This is on an old Chromebook with Intel(R) Core(TM) m3-6Y30 CPU @ 0.90GHz CPU (dual core, but with hyperthreading). Note that even using only a single thread (which SHA256 and MD5 are limited to by their design), BLAKE3 is 6x as fast as SHA256 and 4x as fast as MD5.

replies(2): >>45358755 #>>45370472 #

2. adrian_b ◴[24 Sep 25 11:12 UTC] No.45358755[source]▶

>>45358603 (TP) #

Unlike SHA-256, BLAKE3 can be evaluated in parallel, so the speedup factor over SHA-256 depends on the number of available CPU cores.

While BLAKE3 can be many times faster than SHA-256, by consuming many times more power, the amount of work for computing a hash differs much less between the 2 hashes than the execution time on a multi-core CPU.

The speed difference quoted by you for a single thread is caused by your Skylake-based CPU, which does not have the SHA hardware instructions.

Moreover, even the programs that claim to use the SHA hardware instructions may have a speed several times lower than allowed by the hardware, because the more recent CPUs, e.g. from the last 4 years, have wider SHA instructions than the older CPUs, but the programs must have been compiled to support such CPUs, e.g.

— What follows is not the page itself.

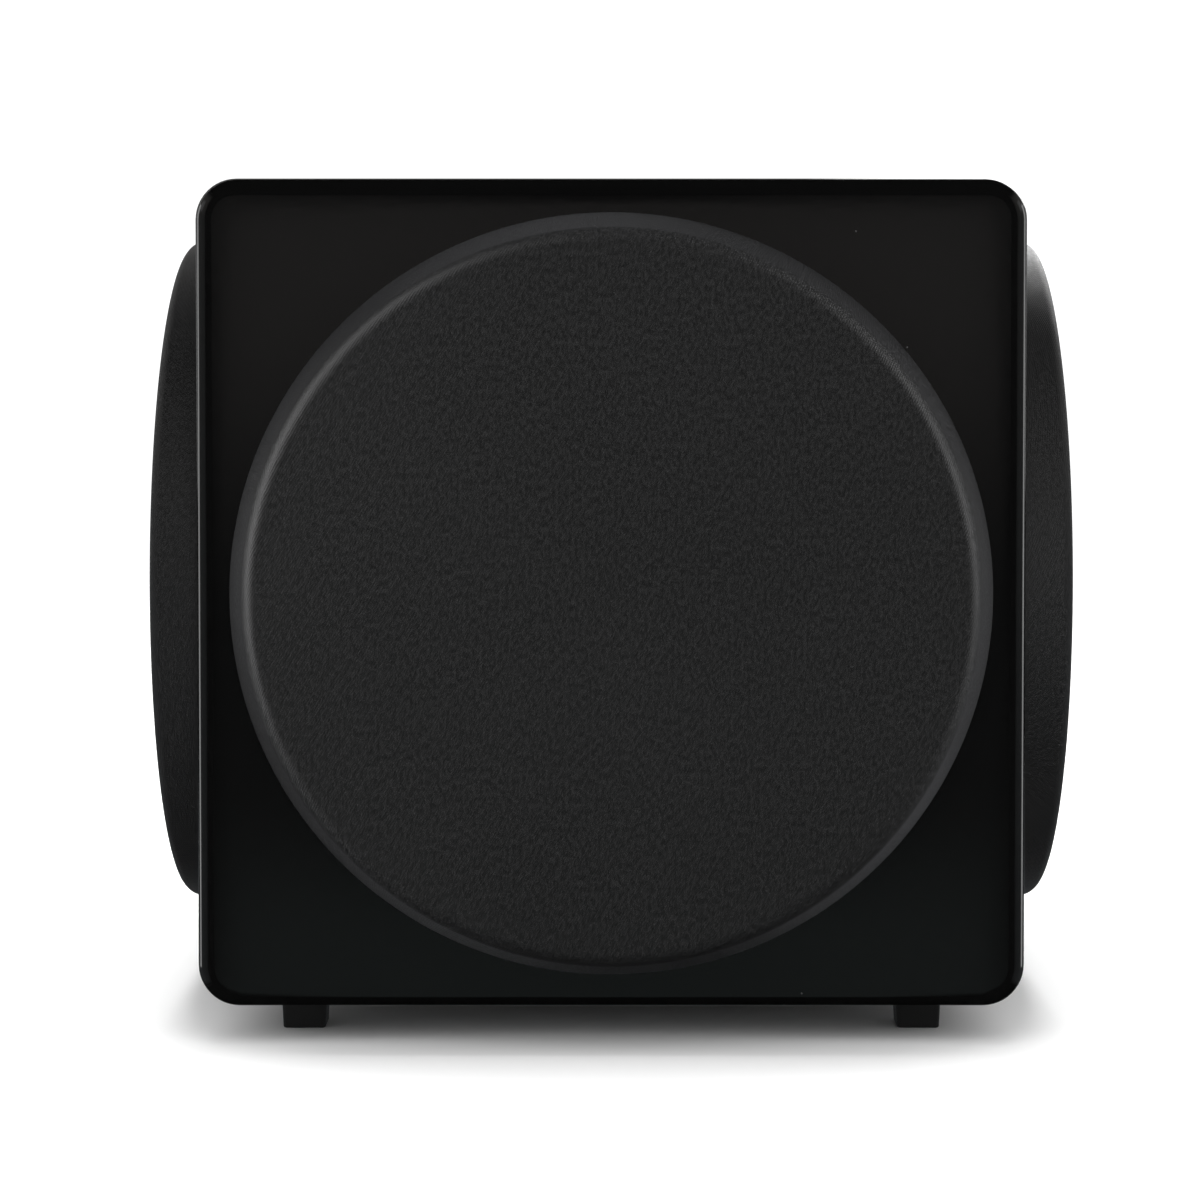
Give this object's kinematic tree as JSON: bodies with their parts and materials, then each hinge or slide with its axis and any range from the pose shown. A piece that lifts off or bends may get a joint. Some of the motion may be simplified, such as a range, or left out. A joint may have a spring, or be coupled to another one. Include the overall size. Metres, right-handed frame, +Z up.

Zen 3 and newer or Alder Lake and newer.

replies(1): >>45359163 #

3. amelius ◴[24 Sep 25 12:04 UTC] No.45359163[source]▶

>>45358755 #

This makes me wonder how much security suffers if you split a file in N smaller files, compute a hash for each of them, then hash the concatenation of the hashes.

replies(2): >>45359821 #>>45360276 #

4. adrian_b ◴[24 Sep 25 13:10 UTC] No.45359821{3}[source]▶

>>45359163 #

BLAKE3 and other parallelizable hashes do exactly this, but using a somewhat more complex algorithm, which ensures that the result is a secure hash.

Such an algorithm has been first published by Ralph Merkle, in 1979, but it has been improved later:

https://en.wikipedia.org/wiki/Merkle_tree

For security, it is necessary to use different hash functions at different levels in the hash tree, but this is trivially achieved by using the same hash function, but also hashing some extra distinguishing data besides the hashes from the previous level.

5. oconnor663 ◴[24 Sep 25 13:43 UTC] No.45360276{3}[source]▶

>>45359163 #

It's "easy" to do it right but also very common to do it wrong: https://jacko.io/tree_hashing.html

6. edgineer ◴[25 Sep 25 08:20 UTC] No.45370472[source]▶

>>45358603 (TP) #

>BLAKE3 is just as secure as SHA256 but an order of magnitude faster

Is this not an oxymoron? E.g. b3 then ought to be an order of magnitude easier to brute force.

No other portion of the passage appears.